The Scientific Lens Company, 708 East 166th Street, New York (attributed)          1904-190?

The Coursen Shutter was designed by George L. Coursen of Newark, New Jersey.


Taken from the patent's wording, the design permitted the shutter's leaves to "be moved in reversed directions across the opening for exposure, in succession at each compression of the bulb, thus being able at each time and during each reverse movement of the leaves in either direction across the opening in the frame of the shutter to take a picture, and that without the further use of  an additional bulb for releasing the mechanism to produce such reverse movement of the leaves of the shutter, and, furthermore ,dispensing with the use of an additional regulating lever or levers for producing a time or instantaneous exposure and also dispensing with the use of other independently-operating parts of mechanism now ordinarily employed for producing the results desired."

Coursen was granted at least five photographic patents, three relating to shutters:  Patent No. 718,983 granted January 27, 1903, Patent No. 946,657 granted January 18, 1910 and Patent No. 2,002,109 granted May 21, 1935.  With this shutter citing the 1903 patent date and other patents pending, this suggests that it was manufactured after January 27, 1903.
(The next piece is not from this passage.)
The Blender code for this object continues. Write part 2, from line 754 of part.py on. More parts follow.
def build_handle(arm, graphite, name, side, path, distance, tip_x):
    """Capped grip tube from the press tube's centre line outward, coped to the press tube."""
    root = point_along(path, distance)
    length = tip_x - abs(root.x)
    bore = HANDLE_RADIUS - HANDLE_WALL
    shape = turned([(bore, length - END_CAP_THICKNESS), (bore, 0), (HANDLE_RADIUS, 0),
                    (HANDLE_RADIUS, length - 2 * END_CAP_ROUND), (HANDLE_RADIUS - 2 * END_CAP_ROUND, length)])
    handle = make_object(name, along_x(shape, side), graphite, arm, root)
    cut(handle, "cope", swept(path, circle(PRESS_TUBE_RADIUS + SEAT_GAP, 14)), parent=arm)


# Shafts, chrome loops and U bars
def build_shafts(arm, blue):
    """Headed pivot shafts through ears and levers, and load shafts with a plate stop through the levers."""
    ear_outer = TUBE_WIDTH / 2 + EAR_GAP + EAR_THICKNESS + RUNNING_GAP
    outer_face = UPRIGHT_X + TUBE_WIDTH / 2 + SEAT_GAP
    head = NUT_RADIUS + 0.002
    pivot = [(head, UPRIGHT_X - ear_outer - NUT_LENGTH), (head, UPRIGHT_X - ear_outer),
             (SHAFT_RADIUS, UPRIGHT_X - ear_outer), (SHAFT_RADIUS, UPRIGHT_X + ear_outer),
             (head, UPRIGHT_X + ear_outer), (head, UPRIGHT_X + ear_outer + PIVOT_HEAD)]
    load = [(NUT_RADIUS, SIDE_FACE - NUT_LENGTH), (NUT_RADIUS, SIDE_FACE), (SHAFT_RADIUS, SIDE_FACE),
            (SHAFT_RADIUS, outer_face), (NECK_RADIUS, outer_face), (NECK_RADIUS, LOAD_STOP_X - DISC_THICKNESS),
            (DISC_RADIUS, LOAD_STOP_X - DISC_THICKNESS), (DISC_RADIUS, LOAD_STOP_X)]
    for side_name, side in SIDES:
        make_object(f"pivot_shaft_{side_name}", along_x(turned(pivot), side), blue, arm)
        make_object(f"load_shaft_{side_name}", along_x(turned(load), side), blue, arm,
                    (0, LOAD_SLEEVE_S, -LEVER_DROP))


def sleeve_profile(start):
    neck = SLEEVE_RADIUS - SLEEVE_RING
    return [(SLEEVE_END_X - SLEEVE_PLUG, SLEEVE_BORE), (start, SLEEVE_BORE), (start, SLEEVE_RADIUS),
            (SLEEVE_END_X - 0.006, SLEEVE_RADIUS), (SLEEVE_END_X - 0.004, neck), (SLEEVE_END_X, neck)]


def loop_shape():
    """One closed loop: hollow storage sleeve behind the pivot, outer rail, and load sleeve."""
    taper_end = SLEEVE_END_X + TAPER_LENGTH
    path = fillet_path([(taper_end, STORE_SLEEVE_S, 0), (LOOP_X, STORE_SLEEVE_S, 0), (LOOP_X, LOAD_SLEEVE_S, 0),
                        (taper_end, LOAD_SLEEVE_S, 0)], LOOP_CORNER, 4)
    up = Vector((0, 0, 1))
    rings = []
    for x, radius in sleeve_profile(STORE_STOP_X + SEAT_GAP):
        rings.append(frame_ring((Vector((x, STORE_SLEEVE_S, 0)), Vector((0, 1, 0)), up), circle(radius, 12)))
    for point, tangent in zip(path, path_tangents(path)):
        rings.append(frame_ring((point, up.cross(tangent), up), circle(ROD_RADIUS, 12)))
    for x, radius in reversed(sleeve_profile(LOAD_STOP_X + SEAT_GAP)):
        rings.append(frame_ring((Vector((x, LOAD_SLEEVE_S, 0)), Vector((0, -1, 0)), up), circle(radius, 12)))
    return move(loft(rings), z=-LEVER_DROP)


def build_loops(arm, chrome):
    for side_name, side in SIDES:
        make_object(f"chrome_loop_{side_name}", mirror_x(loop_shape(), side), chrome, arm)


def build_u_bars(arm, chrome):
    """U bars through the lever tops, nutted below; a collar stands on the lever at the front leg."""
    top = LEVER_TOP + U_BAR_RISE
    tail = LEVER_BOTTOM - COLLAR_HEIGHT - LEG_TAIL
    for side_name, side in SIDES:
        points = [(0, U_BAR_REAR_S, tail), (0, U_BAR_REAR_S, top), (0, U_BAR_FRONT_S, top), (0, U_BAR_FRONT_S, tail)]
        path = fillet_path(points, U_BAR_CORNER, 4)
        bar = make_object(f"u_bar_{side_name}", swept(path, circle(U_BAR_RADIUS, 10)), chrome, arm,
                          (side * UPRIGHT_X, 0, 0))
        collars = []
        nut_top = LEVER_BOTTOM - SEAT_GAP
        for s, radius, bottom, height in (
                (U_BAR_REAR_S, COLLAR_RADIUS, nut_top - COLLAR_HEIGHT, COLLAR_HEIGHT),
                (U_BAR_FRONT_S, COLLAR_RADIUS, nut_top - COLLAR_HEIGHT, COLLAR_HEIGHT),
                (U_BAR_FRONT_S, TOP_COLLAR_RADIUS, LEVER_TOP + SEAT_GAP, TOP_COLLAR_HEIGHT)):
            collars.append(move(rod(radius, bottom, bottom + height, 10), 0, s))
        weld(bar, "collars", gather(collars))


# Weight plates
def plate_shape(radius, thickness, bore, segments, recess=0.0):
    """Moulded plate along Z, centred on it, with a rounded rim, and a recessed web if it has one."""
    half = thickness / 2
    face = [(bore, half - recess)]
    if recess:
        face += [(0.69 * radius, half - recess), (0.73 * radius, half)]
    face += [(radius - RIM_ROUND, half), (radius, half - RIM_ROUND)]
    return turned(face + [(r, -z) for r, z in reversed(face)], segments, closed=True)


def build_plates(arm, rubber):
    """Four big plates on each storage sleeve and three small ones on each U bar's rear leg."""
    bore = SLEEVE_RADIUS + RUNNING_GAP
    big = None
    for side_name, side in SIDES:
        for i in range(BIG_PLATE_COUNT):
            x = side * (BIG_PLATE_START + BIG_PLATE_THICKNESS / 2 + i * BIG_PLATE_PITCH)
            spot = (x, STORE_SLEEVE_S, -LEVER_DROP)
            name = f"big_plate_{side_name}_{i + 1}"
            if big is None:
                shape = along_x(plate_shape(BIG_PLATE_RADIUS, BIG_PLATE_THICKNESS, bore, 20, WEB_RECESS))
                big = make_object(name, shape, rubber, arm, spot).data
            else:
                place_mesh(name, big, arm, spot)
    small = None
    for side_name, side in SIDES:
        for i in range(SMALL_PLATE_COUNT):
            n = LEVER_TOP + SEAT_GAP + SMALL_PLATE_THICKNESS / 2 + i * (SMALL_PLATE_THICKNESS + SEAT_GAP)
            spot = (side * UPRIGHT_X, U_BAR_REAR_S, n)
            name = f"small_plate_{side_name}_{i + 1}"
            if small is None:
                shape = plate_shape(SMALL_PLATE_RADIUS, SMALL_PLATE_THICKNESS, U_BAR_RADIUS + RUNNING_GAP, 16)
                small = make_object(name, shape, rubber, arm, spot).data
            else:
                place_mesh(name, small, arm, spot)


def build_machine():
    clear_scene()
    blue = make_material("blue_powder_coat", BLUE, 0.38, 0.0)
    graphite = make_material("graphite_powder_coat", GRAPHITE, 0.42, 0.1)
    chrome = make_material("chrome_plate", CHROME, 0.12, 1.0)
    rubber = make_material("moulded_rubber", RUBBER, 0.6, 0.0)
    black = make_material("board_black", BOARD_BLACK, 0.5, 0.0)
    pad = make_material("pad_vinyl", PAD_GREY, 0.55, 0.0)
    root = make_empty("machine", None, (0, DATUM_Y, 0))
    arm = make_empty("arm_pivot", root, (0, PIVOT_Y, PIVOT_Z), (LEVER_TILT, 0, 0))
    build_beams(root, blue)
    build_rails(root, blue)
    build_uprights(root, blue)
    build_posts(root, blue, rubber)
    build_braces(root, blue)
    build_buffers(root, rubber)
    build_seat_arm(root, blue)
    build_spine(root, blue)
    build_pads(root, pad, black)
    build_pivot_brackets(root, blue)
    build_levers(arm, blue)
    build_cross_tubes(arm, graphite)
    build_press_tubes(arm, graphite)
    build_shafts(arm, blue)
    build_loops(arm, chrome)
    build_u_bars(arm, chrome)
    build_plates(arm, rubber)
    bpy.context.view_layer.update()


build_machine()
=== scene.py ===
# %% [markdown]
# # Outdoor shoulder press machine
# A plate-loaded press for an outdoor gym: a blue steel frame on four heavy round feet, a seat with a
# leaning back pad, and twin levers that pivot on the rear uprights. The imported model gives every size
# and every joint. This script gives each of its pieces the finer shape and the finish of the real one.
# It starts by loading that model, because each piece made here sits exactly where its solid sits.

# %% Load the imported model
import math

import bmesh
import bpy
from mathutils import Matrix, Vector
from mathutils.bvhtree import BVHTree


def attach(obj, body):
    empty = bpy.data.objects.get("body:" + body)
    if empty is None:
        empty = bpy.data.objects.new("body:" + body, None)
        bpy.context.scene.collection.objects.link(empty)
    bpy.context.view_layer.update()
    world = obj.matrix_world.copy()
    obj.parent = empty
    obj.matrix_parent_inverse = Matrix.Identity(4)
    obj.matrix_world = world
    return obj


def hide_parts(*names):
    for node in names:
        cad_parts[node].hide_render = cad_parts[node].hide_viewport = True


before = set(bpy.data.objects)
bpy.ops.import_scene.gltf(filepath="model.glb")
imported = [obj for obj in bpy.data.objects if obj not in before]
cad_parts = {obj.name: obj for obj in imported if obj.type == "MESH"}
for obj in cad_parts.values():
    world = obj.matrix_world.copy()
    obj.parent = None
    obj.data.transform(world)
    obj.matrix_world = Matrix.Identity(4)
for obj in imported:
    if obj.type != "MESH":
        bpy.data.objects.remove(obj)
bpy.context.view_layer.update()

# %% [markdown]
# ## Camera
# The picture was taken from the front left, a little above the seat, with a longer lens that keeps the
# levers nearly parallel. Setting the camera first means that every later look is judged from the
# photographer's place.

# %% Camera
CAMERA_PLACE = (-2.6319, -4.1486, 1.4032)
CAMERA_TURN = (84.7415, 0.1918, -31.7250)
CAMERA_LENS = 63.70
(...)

This holds true as the Coursen Shutter, along with the Scientific Lens Company's "Ocular" Portrait Lens was announced in the June, 1904 issue of Camera Craft, A Photographic Monthly, Volume VIII.   An ad for the Coursen Shutter and the "Ocular" appeared the following month in Camera Craft's July, 1904 issue.  Having a 1/300th of a second speed capability and equipped with a Scientific Double Anastigmat lens composed of 8 lenses made by Jena Glass, the shutter was marketed by the Scientific Lens Company, 708 East 166th Street, New York:



            Advertisement for the Coursen Shutter and the "Ocular" Portrait Lens from Camera Craft monthly for July, 1904



                             Source:  U.S. Patent and Trademark Office



                                 Source:  U.S. Patent and Trademark Office



                               Source:  U.S. Patent and Trademark Office


With the shutter being sold in 1904 by the Scientific Lens Company, and the second patent having been assigned to Wollensak in 1910, its manufacturer is attributed to the Scientific Lens Company for now, pending more information.

Having a beautiful lacquered engine-turned pattern, the shutter is very substantial weighing in at 1-1/2 pounds. It measures 4" wide (including speed regulator), 3-5/8" in height and 2-1/2" front to back.  The nameplate at top reads "The Coursen Shutter, Pat. Jan. 27, 1903, Other Pats. P D G.".
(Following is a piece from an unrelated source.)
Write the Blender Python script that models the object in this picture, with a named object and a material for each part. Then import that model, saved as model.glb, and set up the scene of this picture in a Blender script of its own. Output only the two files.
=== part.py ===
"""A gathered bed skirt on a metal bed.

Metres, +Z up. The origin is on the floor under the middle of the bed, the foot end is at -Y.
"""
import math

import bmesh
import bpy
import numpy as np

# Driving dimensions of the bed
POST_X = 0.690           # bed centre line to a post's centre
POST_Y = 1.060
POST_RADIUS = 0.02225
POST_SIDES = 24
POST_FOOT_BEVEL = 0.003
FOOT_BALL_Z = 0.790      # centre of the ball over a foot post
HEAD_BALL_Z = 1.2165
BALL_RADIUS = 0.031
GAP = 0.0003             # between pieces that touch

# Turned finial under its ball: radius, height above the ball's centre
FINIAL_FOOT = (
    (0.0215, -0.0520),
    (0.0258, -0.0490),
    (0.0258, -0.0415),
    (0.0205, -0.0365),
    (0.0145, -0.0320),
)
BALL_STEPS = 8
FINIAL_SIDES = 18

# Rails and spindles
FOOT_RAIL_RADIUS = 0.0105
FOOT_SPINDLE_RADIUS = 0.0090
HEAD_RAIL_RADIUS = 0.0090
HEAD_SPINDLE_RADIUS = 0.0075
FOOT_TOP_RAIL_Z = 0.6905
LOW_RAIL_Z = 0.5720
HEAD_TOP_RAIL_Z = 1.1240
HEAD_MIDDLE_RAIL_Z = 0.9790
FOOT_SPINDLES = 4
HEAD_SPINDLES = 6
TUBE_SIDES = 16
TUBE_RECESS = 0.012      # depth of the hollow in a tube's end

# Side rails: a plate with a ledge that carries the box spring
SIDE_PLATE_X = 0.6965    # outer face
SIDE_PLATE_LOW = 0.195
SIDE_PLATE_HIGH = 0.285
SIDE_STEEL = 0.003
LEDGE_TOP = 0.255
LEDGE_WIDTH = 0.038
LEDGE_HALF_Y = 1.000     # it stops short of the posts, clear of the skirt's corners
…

The speed regulator is mounted, so as to be movable from the 1 o'clock position to the 4 o'clock position.  Again, more review is needed to explain this feature which controls some aspect of the blades.  Complicated patent language along with this example being inoperative, has made an accurate assessment of its operation difficult. The shutter appears to mount via the lens shroud at rear, retaining it in lieu of a threaded flange. Other than the nameplate, there are no markings or identification on the shutter, lenses or shroud.

The last shutter patent, applied for in 1934 and granted in 1935, and which details the speed dial and housing in the patent drawing as shown on this example, would suggest that the shutter was built closer to that period. However, shutters of this style having brass finishes and external pneumatic valves (for either release or to regulate speed), were all but gone from the marketplace by 1916/1917.  Even Wollensak Optical's catalogue for 1916/1917 doesn't feature any shutters with external valves, and 1917 is a long way away from 1935.

Yet, here is this shutter advertised in 1904 with a 1/300th speed, that was no doubt enabled by this speed regulator unit.

As to George L. Coursen, other than his patents, little has been found regarding him or his connection to the Scientific Lens Company or to Wollensak Optical.  The last patent granted to Coursen in 1935 was assigned in one-half to H. Theodore Sorg of Newark, New Jersey. Harrison Theodore Sorg (1888-1955) is believed to have been an attorney (possibly Coursen's attorney and/or business partner?) and an alumni of Wheaton College.


Research so far indicates the Coursen Shutter was short-lived, few references have been found and it's the only example I've ever seen.  Among early 20th Century American shutters, it can be considered rare.